[start Provided records]

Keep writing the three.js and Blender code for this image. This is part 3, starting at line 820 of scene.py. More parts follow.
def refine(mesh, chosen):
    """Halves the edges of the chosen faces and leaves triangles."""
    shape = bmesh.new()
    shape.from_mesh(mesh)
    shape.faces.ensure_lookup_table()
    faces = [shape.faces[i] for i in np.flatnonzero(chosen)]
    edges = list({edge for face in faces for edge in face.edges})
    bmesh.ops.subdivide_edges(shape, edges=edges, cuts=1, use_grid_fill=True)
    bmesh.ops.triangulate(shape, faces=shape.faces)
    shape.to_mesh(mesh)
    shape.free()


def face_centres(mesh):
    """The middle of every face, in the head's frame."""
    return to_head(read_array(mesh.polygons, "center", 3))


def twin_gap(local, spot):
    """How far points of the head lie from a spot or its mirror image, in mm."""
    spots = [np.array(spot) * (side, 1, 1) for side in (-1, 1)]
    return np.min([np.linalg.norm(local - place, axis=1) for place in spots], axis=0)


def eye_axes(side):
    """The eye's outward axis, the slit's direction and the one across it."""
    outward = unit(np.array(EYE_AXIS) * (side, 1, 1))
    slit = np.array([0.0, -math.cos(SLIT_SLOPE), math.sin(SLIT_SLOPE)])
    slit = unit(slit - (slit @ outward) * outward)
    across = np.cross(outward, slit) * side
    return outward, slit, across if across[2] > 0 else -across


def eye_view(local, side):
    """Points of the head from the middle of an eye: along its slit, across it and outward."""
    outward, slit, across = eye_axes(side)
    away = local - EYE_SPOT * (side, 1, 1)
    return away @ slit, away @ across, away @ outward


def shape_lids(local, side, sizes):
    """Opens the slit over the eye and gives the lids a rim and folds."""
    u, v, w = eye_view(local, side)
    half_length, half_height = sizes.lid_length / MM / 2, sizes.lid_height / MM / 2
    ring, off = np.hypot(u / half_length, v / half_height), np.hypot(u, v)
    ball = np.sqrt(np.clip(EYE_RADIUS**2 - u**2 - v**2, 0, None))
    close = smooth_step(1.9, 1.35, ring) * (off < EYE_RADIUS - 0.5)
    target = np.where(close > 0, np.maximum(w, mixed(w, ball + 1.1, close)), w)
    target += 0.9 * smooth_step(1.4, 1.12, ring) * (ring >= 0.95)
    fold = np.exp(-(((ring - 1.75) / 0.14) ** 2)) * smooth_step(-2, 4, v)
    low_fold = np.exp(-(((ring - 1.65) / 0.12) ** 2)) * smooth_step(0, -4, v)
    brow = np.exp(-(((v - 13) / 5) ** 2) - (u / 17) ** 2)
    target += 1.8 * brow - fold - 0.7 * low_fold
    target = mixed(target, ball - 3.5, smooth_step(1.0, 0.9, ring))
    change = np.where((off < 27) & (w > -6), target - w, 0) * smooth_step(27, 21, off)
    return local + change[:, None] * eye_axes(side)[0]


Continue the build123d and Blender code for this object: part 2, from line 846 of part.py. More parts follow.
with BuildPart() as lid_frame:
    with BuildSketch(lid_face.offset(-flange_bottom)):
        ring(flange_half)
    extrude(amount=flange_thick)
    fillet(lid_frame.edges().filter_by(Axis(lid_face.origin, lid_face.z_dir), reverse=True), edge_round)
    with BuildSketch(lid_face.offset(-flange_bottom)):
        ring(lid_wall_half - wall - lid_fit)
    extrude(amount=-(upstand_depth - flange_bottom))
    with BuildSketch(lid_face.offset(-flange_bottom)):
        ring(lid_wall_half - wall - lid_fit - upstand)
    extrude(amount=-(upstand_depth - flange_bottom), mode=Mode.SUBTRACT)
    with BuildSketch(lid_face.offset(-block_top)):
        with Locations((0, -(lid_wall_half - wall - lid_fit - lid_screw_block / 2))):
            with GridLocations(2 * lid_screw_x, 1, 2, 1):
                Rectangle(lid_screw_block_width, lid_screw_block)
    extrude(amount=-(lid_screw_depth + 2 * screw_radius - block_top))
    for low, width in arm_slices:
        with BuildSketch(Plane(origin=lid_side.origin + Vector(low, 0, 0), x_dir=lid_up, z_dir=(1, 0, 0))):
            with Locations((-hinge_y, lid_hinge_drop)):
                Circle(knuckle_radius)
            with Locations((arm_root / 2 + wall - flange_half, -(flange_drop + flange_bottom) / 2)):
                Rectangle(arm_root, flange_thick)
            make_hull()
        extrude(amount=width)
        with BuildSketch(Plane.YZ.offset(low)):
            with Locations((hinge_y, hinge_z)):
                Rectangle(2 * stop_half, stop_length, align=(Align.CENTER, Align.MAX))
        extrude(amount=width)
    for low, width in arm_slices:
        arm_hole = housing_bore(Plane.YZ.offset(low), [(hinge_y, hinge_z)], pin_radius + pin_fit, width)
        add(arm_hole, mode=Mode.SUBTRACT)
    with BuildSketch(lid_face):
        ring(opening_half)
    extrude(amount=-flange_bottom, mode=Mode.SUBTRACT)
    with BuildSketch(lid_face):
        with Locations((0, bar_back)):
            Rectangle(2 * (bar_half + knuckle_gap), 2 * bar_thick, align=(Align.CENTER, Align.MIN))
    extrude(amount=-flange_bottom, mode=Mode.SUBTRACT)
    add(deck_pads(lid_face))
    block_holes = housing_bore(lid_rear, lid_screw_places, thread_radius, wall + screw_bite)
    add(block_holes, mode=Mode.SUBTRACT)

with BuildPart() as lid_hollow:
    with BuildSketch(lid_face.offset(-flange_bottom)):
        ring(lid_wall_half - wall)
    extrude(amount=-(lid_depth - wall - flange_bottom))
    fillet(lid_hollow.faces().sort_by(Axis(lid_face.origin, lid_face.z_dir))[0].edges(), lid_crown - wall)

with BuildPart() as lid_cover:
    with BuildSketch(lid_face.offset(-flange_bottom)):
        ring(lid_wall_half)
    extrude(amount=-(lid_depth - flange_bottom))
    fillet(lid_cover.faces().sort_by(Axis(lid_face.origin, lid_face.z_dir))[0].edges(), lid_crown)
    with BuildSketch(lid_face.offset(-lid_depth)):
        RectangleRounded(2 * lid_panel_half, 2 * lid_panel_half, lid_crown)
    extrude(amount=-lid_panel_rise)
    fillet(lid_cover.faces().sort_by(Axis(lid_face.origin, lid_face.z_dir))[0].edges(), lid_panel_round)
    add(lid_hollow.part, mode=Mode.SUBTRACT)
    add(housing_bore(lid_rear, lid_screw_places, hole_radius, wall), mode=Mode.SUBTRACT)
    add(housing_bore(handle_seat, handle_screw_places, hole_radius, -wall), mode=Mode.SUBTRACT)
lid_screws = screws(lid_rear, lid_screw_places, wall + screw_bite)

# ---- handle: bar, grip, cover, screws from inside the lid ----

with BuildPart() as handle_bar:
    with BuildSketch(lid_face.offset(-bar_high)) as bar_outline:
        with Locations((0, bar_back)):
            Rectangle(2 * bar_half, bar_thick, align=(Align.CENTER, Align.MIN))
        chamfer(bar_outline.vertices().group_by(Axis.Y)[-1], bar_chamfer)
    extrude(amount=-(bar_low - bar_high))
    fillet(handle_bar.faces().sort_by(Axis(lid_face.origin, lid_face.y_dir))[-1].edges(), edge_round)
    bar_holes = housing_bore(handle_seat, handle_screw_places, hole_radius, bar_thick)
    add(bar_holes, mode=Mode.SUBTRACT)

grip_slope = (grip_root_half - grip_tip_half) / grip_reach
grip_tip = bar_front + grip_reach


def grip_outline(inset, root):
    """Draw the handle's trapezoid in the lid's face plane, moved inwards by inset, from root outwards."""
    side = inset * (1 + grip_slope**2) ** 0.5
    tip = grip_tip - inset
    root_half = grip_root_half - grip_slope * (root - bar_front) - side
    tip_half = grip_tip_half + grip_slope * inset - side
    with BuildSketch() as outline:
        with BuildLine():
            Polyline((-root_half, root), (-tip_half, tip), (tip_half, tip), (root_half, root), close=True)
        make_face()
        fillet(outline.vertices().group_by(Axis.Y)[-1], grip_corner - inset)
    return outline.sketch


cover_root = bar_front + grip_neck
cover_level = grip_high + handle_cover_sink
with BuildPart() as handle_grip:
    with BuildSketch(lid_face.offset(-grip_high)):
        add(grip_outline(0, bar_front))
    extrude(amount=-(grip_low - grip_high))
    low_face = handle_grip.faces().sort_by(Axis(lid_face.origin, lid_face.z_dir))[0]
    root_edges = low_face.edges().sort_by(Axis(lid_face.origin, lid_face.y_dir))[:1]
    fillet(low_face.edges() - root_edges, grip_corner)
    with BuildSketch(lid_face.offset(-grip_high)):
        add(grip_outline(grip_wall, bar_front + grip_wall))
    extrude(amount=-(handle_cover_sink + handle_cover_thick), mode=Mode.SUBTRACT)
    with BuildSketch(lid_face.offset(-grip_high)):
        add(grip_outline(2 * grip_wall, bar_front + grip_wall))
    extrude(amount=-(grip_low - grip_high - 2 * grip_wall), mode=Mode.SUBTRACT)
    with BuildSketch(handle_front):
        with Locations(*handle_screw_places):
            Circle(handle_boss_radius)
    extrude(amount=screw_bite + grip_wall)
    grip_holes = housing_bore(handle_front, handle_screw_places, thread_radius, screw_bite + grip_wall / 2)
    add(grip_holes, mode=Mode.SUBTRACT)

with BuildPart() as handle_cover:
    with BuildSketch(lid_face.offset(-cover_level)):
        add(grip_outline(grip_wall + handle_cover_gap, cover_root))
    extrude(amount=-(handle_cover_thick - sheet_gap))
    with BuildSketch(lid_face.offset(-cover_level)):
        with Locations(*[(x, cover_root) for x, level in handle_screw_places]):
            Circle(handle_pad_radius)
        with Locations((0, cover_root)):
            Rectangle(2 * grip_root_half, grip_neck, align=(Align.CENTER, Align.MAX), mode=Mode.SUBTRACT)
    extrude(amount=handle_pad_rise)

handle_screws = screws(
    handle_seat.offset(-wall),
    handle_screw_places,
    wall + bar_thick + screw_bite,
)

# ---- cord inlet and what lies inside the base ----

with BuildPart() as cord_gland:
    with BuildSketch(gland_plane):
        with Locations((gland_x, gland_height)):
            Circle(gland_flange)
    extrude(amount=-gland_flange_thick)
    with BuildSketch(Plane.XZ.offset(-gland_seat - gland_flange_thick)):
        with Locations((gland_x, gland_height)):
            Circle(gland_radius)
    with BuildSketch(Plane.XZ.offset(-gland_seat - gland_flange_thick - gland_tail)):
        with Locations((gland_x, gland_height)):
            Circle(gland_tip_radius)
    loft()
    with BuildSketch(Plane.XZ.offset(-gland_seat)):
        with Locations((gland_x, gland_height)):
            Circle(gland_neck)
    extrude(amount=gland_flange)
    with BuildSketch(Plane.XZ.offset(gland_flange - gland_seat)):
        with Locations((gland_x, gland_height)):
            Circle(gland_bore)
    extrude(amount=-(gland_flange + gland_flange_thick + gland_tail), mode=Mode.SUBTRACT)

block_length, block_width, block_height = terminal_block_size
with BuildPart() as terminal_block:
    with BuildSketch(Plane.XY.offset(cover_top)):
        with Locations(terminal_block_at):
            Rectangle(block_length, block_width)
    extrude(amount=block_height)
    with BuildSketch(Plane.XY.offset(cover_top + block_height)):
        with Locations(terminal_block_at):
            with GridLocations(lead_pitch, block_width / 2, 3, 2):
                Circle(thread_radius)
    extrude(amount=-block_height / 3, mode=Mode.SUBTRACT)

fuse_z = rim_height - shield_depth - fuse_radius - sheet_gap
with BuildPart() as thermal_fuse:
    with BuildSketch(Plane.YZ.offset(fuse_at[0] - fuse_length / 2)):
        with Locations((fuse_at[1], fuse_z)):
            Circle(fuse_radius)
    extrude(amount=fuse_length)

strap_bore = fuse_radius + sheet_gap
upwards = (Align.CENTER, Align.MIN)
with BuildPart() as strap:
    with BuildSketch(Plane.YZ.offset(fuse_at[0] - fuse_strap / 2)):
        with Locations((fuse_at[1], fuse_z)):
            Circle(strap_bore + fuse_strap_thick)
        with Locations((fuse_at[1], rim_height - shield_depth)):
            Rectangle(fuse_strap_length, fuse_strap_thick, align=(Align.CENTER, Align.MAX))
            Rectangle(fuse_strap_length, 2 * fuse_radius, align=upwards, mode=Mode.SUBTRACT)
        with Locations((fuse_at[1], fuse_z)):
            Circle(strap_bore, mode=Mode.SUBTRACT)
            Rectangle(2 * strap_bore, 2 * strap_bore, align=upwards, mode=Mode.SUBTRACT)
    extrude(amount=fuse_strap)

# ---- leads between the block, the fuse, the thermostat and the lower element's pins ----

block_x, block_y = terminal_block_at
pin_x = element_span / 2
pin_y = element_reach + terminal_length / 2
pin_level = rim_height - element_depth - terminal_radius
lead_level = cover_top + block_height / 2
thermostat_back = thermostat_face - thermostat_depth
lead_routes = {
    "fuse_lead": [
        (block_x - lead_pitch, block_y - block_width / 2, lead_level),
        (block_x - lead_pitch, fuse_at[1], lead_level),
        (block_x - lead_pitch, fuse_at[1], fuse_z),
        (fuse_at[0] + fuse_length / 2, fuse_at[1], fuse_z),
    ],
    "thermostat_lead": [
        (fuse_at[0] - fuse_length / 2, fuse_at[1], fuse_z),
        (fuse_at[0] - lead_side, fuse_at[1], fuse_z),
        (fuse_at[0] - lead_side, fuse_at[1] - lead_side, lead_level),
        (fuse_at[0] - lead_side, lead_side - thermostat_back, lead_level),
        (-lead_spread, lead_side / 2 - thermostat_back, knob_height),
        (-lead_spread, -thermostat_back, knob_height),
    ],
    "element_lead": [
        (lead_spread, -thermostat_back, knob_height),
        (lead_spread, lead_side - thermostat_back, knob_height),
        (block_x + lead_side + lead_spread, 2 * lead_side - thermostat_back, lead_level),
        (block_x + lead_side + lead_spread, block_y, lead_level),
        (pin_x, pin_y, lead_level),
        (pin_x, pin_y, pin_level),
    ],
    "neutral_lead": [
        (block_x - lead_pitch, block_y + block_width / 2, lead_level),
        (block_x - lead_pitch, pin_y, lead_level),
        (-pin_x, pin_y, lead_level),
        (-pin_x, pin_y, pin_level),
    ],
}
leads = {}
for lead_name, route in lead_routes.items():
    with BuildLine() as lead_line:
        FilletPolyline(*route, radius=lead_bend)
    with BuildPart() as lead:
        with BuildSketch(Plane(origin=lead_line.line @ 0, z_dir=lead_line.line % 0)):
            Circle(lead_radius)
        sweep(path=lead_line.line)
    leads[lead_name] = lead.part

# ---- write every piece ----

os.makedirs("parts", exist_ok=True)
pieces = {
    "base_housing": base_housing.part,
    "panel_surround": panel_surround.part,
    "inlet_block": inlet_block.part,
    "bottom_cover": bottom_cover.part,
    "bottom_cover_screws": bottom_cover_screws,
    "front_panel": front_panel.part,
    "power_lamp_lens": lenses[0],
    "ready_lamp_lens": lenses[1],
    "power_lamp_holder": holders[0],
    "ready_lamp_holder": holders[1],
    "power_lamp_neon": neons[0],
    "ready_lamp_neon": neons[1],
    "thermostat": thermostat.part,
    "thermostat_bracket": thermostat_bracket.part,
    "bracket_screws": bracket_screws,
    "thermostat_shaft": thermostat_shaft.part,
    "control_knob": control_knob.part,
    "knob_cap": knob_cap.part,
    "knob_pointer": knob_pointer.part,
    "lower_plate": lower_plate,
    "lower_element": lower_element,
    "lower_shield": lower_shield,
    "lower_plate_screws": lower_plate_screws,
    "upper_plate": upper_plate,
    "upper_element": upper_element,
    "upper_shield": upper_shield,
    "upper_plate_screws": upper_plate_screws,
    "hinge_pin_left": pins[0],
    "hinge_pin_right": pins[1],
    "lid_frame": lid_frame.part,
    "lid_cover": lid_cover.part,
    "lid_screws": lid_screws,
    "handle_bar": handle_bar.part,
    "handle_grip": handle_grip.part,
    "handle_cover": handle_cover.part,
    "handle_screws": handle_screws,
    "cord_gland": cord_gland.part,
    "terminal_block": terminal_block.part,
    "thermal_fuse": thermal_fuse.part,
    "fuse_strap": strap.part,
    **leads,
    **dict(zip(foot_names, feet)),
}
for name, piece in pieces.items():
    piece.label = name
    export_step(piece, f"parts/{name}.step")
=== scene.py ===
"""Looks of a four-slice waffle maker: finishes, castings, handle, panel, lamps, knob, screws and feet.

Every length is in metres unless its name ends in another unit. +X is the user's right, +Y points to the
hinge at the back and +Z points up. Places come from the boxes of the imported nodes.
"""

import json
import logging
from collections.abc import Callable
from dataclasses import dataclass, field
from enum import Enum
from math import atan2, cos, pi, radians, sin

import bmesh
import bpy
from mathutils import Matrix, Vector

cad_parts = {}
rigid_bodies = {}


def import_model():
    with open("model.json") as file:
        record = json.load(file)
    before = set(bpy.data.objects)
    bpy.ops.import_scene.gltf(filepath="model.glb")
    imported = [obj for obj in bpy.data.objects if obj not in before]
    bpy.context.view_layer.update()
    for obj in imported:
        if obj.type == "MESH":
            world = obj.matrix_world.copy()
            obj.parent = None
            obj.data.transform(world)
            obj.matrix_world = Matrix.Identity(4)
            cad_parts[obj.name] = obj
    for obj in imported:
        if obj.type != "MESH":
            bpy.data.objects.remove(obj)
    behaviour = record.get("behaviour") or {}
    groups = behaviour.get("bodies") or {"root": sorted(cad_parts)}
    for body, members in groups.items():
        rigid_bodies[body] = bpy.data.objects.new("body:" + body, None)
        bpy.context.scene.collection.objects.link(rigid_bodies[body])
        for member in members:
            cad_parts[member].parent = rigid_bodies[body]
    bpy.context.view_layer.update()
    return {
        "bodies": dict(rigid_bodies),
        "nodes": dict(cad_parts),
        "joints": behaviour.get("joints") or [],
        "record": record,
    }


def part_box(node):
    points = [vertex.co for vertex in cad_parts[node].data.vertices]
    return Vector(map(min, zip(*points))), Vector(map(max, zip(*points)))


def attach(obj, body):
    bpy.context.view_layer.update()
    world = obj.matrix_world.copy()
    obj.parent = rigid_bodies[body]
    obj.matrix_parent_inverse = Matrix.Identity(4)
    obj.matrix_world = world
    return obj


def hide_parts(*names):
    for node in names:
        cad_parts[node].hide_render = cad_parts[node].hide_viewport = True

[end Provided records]

--- Given instruction ---
Exactly reproduce the stretch from the line with "for name, piece" through the line with "from math import atan2, cos, pi, radians, sin", including both ends and nothing else.

--- Complete answer ---
for name, piece in pieces.items():
    piece.label = name
    export_step(piece, f"parts/{name}.step")
=== scene.py ===
"""Looks of a four-slice waffle maker: finishes, castings, handle, panel, lamps, knob, screws and feet.

Every length is in metres unless its name ends in another unit. +X is the user's right, +Y points to the
hinge at the back and +Z points up. Places come from the boxes of the imported nodes.
"""

import json
import logging
from collections.abc import Callable
from dataclasses import dataclass, field
from enum import Enum
from math import atan2, cos, pi, radians, sin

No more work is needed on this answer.